··· SUPPLIED RECORDS ···

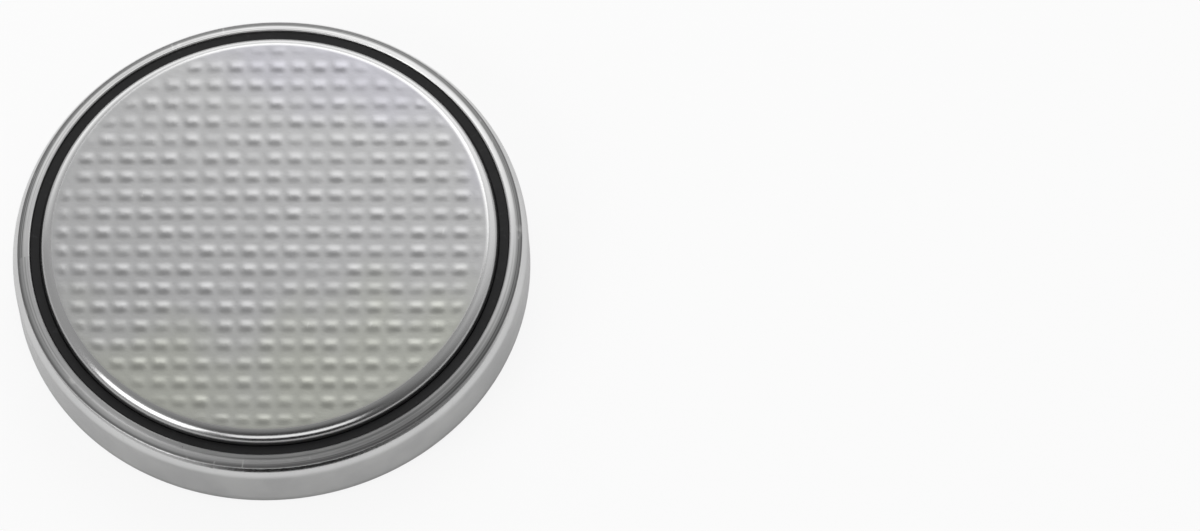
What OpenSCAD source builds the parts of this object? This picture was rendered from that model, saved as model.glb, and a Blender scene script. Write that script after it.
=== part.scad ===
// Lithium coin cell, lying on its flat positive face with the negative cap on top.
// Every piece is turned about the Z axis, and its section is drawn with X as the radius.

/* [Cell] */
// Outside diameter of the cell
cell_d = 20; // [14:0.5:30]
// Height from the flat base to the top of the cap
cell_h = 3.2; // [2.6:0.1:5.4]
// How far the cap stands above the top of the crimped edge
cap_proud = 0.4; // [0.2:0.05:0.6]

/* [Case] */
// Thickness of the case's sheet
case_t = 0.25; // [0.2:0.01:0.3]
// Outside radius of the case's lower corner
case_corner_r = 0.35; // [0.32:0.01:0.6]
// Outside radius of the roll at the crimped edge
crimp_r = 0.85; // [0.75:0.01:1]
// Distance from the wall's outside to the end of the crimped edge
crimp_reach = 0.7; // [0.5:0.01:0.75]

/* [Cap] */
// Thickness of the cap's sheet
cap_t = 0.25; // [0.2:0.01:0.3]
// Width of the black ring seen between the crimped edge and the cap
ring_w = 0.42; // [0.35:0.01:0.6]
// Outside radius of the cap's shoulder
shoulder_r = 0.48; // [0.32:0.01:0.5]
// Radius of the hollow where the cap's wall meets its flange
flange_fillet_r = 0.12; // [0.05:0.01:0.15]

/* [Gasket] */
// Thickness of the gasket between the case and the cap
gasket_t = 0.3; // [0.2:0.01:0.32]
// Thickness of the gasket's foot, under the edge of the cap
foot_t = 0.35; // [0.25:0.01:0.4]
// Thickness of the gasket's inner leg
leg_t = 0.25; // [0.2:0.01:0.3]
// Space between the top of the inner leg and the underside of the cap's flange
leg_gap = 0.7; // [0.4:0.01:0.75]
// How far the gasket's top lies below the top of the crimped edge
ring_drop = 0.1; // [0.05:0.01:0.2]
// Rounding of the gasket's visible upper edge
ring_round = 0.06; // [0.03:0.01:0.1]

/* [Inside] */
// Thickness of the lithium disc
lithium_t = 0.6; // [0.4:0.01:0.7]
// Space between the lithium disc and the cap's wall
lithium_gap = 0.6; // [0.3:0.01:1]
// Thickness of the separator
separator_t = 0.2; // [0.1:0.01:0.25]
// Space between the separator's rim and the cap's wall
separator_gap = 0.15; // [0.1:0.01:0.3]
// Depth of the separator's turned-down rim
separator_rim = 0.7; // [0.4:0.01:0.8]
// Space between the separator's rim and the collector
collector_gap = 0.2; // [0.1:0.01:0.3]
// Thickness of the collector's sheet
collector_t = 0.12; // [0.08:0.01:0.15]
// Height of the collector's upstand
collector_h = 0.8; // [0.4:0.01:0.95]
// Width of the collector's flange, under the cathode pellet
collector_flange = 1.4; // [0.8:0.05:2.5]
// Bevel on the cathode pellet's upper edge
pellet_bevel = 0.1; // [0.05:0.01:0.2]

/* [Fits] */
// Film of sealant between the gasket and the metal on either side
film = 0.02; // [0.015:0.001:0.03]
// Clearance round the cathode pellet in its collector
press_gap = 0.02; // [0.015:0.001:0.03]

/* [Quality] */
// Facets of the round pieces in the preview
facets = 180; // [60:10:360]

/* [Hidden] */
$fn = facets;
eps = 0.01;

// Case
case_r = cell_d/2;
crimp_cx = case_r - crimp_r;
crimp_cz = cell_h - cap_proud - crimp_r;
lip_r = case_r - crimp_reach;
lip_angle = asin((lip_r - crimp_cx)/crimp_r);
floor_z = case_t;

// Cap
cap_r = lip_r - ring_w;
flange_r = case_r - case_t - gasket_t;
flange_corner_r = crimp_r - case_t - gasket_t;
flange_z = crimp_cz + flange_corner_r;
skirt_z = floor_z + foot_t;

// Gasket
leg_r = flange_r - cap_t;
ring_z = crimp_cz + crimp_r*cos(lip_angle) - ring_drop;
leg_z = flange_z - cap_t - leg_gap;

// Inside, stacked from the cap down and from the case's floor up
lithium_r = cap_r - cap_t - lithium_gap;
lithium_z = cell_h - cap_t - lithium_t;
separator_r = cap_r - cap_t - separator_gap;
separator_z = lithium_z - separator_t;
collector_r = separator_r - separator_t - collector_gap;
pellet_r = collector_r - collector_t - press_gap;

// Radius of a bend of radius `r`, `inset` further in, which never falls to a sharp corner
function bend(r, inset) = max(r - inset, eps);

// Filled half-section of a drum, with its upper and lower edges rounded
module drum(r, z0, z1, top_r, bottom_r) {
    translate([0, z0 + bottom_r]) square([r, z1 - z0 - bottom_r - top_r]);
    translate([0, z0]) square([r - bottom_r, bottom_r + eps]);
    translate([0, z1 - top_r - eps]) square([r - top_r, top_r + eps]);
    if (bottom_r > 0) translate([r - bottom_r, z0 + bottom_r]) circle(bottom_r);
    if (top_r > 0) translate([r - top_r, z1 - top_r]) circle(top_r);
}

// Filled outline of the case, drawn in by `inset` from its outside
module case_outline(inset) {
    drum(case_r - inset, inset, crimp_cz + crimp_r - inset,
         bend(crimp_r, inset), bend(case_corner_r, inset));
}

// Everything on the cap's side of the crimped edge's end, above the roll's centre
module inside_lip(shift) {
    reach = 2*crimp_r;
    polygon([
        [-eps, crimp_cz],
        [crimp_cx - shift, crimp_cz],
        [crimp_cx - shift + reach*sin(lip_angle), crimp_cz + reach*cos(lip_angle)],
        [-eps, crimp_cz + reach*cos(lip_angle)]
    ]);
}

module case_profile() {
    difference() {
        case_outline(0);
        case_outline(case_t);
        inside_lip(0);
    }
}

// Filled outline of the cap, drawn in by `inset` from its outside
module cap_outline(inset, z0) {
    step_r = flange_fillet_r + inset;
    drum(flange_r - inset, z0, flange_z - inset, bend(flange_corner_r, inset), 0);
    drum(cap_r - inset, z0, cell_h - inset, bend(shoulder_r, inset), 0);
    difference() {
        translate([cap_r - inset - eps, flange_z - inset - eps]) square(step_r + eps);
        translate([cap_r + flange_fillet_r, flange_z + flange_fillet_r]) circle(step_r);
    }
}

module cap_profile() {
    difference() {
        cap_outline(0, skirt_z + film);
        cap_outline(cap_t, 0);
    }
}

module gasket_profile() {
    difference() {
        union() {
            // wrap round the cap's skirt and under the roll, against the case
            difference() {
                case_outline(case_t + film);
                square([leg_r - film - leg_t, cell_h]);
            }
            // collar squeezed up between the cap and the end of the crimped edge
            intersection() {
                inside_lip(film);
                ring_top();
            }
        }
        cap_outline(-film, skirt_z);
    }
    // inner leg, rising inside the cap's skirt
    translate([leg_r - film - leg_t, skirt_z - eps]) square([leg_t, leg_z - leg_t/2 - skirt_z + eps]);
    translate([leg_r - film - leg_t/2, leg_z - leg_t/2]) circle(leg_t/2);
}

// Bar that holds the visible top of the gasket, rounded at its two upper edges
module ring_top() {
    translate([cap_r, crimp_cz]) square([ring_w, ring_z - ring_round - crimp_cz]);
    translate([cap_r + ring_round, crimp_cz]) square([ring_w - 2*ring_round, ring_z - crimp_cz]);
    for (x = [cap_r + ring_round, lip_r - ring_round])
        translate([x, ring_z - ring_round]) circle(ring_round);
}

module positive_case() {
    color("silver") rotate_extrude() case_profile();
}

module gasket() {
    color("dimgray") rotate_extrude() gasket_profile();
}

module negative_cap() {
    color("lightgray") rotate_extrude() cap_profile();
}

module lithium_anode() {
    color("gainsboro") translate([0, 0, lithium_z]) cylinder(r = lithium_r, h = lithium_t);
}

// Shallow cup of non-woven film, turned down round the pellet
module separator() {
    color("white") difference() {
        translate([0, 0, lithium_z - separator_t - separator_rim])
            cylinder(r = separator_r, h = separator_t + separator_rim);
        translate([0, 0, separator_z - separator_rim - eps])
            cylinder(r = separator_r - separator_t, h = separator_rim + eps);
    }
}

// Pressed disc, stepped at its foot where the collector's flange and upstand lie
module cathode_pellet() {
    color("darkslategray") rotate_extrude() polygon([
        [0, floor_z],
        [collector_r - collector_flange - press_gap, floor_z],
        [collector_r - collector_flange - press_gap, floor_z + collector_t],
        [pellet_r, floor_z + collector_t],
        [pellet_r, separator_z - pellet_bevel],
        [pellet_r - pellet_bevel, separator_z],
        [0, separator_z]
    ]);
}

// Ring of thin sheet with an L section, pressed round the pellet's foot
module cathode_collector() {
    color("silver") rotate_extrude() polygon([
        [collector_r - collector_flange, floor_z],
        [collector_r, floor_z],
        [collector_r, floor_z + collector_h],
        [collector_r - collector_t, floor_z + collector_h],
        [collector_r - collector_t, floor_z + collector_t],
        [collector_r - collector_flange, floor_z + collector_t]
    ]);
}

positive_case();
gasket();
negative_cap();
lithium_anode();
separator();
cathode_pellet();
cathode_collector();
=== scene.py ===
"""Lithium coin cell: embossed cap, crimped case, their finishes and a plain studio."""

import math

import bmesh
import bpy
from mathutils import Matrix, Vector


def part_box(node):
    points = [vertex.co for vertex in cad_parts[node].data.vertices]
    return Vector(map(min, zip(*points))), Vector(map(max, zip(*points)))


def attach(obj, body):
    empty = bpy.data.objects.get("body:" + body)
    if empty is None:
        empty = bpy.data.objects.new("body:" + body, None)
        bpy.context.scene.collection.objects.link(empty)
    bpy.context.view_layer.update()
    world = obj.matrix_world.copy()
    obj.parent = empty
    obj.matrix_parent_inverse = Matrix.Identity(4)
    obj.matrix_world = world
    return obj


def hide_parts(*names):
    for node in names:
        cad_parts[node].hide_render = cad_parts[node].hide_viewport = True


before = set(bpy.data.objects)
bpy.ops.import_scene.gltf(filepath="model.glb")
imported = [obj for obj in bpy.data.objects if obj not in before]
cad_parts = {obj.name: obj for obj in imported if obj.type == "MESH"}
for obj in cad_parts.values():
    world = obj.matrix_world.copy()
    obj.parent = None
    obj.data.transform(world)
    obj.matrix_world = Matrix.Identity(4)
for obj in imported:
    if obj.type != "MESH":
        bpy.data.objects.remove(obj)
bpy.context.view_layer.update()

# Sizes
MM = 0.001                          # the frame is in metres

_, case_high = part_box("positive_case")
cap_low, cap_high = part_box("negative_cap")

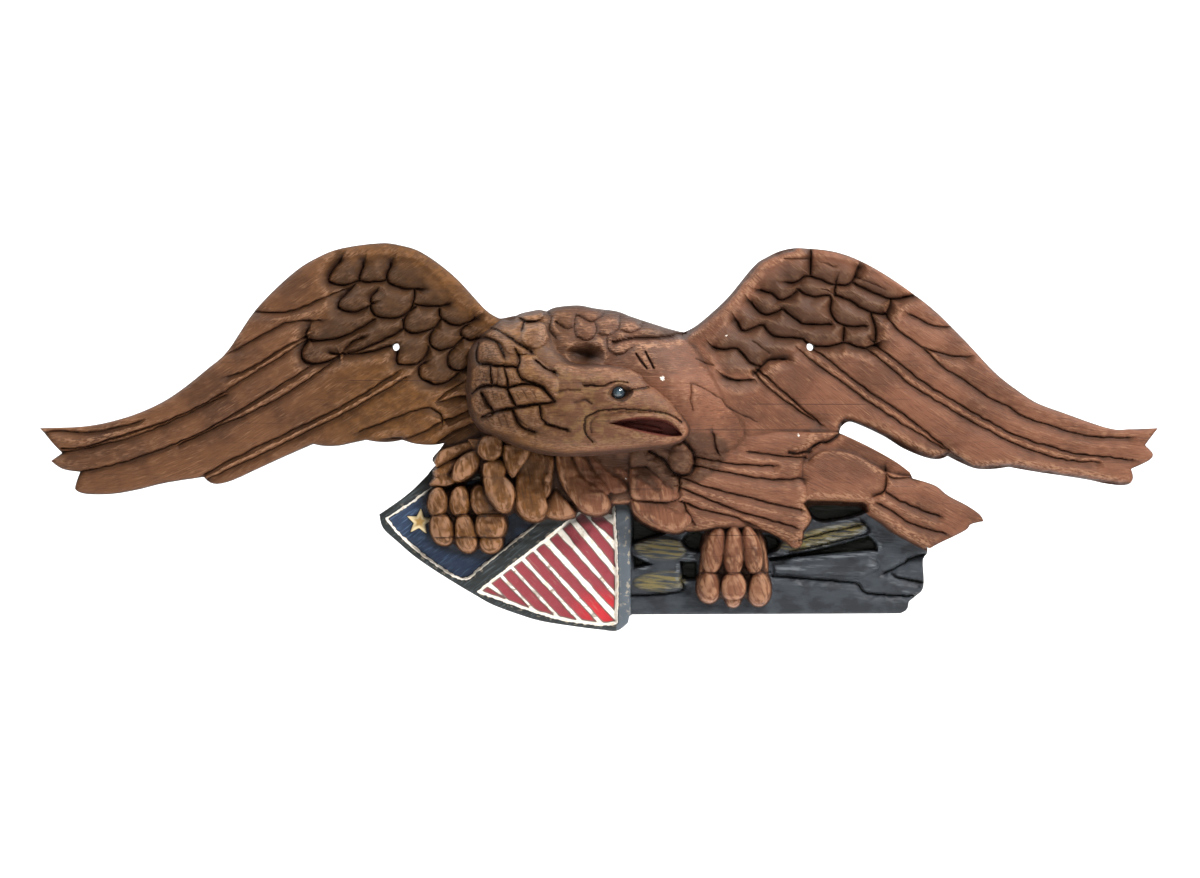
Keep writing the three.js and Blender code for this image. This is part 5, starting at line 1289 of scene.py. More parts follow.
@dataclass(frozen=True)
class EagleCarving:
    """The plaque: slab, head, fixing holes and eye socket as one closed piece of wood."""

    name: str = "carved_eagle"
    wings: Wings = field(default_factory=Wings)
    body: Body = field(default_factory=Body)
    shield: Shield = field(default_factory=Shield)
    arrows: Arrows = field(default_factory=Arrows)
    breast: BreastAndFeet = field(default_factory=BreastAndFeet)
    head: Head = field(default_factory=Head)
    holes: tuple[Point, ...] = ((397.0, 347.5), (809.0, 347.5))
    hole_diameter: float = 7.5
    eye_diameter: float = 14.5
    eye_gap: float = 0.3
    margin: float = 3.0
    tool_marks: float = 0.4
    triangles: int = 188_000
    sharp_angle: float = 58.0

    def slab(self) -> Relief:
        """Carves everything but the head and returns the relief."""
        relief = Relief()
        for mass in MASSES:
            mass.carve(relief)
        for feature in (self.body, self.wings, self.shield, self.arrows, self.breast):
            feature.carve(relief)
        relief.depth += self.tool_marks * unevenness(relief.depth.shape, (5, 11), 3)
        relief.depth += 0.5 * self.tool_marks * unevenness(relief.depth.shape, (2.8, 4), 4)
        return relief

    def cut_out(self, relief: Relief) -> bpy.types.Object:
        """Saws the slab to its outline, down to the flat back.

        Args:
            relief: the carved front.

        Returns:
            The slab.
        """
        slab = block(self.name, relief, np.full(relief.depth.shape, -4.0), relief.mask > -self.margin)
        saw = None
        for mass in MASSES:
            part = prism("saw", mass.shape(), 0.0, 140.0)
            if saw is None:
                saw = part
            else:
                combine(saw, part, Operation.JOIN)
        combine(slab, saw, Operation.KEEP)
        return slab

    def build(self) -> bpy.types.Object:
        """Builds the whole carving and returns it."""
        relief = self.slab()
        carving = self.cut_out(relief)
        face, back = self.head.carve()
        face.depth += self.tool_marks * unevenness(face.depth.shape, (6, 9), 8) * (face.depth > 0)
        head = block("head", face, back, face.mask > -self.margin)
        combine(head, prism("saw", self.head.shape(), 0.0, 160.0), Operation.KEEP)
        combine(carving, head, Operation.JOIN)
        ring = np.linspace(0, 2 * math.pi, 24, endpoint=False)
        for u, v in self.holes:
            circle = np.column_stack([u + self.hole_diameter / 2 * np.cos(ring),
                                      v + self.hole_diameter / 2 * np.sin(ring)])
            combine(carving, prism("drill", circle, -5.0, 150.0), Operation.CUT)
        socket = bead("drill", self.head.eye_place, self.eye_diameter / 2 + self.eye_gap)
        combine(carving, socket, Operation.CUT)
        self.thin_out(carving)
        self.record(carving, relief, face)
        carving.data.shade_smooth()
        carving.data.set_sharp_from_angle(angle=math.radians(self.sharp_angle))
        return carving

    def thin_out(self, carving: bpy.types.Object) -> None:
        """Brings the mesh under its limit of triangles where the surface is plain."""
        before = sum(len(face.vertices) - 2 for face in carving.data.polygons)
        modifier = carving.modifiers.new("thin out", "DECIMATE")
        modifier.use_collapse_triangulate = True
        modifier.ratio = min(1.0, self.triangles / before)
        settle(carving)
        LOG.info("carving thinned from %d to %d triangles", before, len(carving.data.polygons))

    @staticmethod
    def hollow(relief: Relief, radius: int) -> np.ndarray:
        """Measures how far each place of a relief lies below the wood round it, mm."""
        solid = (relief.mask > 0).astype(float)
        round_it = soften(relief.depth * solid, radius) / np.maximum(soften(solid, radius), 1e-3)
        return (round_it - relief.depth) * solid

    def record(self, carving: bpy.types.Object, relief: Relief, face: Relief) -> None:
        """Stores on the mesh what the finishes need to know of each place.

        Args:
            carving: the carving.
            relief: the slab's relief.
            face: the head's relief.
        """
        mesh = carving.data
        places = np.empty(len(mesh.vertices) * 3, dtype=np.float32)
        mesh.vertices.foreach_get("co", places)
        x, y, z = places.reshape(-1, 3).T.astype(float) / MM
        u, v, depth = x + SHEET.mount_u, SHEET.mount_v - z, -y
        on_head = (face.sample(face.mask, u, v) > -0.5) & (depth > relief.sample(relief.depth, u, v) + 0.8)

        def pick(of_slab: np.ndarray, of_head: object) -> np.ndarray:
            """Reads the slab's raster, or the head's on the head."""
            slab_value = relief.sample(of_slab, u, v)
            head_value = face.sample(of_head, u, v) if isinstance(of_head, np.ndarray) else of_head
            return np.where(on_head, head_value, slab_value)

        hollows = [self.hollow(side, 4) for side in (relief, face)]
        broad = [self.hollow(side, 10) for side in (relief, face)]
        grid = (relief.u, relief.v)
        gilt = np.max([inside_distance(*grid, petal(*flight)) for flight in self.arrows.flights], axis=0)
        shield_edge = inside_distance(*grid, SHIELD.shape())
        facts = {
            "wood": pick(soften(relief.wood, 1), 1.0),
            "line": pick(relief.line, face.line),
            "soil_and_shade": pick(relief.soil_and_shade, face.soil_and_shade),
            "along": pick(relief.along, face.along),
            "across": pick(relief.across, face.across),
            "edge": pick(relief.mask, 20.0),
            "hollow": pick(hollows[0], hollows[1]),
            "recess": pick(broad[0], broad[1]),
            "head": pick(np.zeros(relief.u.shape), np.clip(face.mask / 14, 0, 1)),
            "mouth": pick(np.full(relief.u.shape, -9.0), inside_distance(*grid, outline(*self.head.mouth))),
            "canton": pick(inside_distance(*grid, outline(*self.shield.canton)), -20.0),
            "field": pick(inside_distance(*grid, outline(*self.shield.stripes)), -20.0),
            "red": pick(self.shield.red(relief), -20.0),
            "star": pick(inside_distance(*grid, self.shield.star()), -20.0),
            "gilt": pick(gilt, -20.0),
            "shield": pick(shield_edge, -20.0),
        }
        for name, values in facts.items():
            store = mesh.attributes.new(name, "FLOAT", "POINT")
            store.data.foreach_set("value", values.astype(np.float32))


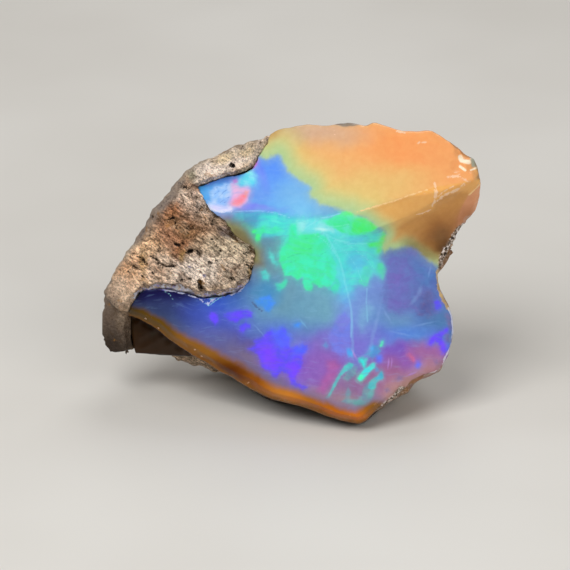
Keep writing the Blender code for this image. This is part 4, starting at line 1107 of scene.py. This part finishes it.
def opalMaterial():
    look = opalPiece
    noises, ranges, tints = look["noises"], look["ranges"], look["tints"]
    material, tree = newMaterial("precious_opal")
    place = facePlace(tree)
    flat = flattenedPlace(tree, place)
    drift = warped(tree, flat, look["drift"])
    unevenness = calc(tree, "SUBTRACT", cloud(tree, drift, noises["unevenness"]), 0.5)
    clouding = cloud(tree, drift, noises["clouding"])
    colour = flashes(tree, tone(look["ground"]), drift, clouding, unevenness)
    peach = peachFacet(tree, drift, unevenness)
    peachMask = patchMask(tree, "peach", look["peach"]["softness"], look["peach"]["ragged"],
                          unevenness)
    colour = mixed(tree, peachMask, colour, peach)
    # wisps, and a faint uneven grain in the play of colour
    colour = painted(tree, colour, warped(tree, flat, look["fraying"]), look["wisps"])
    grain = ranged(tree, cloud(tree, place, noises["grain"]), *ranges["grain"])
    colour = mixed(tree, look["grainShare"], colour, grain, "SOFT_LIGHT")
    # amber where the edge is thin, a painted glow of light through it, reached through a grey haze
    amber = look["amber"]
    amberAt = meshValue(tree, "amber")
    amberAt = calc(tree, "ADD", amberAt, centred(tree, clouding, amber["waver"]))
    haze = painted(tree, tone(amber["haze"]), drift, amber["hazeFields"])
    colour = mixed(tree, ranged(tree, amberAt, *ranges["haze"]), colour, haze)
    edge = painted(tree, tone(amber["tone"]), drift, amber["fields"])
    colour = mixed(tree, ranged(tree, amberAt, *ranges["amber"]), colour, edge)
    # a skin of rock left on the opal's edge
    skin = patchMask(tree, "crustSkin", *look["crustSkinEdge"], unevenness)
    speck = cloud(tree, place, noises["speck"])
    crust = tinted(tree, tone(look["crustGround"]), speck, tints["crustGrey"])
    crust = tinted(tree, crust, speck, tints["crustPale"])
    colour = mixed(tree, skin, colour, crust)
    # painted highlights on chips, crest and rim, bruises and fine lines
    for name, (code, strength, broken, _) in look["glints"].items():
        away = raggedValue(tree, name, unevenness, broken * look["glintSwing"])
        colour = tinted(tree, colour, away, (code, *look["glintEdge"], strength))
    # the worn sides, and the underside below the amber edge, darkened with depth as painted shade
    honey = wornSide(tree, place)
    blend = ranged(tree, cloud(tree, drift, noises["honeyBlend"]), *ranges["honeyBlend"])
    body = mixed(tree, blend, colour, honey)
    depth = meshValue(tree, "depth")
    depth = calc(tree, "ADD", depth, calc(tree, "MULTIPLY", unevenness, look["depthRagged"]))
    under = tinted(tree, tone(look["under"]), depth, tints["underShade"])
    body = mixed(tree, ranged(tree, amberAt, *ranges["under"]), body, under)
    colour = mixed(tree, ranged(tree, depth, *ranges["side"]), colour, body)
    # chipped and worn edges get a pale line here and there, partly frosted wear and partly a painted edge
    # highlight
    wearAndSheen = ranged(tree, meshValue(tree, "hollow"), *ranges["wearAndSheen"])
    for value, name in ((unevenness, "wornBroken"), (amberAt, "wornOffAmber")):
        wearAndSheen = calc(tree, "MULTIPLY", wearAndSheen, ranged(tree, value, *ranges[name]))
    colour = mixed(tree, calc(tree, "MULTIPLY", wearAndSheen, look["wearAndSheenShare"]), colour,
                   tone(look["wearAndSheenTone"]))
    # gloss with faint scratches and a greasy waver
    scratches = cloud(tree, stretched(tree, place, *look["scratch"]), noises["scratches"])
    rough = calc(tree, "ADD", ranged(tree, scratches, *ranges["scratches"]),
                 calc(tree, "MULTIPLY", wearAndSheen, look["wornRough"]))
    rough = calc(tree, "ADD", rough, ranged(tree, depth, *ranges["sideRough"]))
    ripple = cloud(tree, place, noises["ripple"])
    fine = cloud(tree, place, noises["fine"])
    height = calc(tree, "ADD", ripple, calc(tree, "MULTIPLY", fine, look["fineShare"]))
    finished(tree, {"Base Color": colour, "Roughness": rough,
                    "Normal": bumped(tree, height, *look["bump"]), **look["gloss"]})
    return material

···

TASK TO COMPLETE: Only the lines from the start of the data to the line holding "flange_fillet_r = 0.12; // [0.05:0.01:0.15]" are wanted; return them exactly, both ends included.

THE SOLUTION:
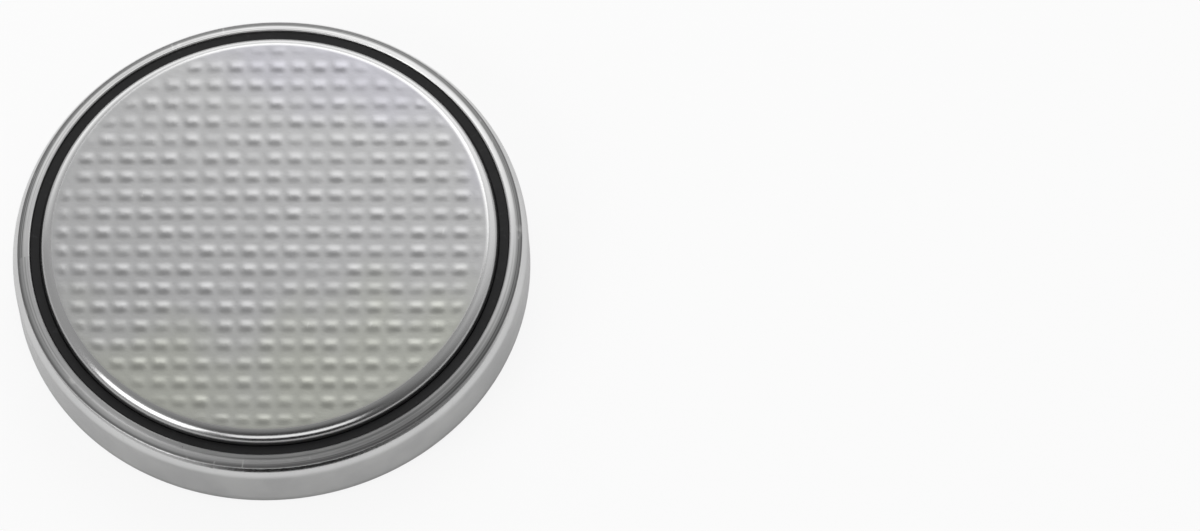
What OpenSCAD source builds the parts of this object? This picture was rendered from that model, saved as model.glb, and a Blender scene script. Write that script after it.
=== part.scad ===
// Lithium coin cell, lying on its flat positive face with the negative cap on top.
// Every piece is turned about the Z axis, and its section is drawn with X as the radius.

/* [Cell] */
// Outside diameter of the cell
cell_d = 20; // [14:0.5:30]
// Height from the flat base to the top of the cap
cell_h = 3.2; // [2.6:0.1:5.4]
// How far the cap stands above the top of the crimped edge
cap_proud = 0.4; // [0.2:0.05:0.6]

/* [Case] */
// Thickness of the case's sheet
case_t = 0.25; // [0.2:0.01:0.3]
// Outside radius of the case's lower corner
case_corner_r = 0.35; // [0.32:0.01:0.6]
// Outside radius of the roll at the crimped edge
crimp_r = 0.85; // [0.75:0.01:1]
// Distance from the wall's outside to the end of the crimped edge
crimp_reach = 0.7; // [0.5:0.01:0.75]

/* [Cap] */
// Thickness of the cap's sheet
cap_t = 0.25; // [0.2:0.01:0.3]
// Width of the black ring seen between the crimped edge and the cap
ring_w = 0.42; // [0.35:0.01:0.6]
// Outside radius of the cap's shoulder
shoulder_r = 0.48; // [0.32:0.01:0.5]
// Radius of the hollow where the cap's wall meets its flange
flange_fillet_r = 0.12; // [0.05:0.01:0.15]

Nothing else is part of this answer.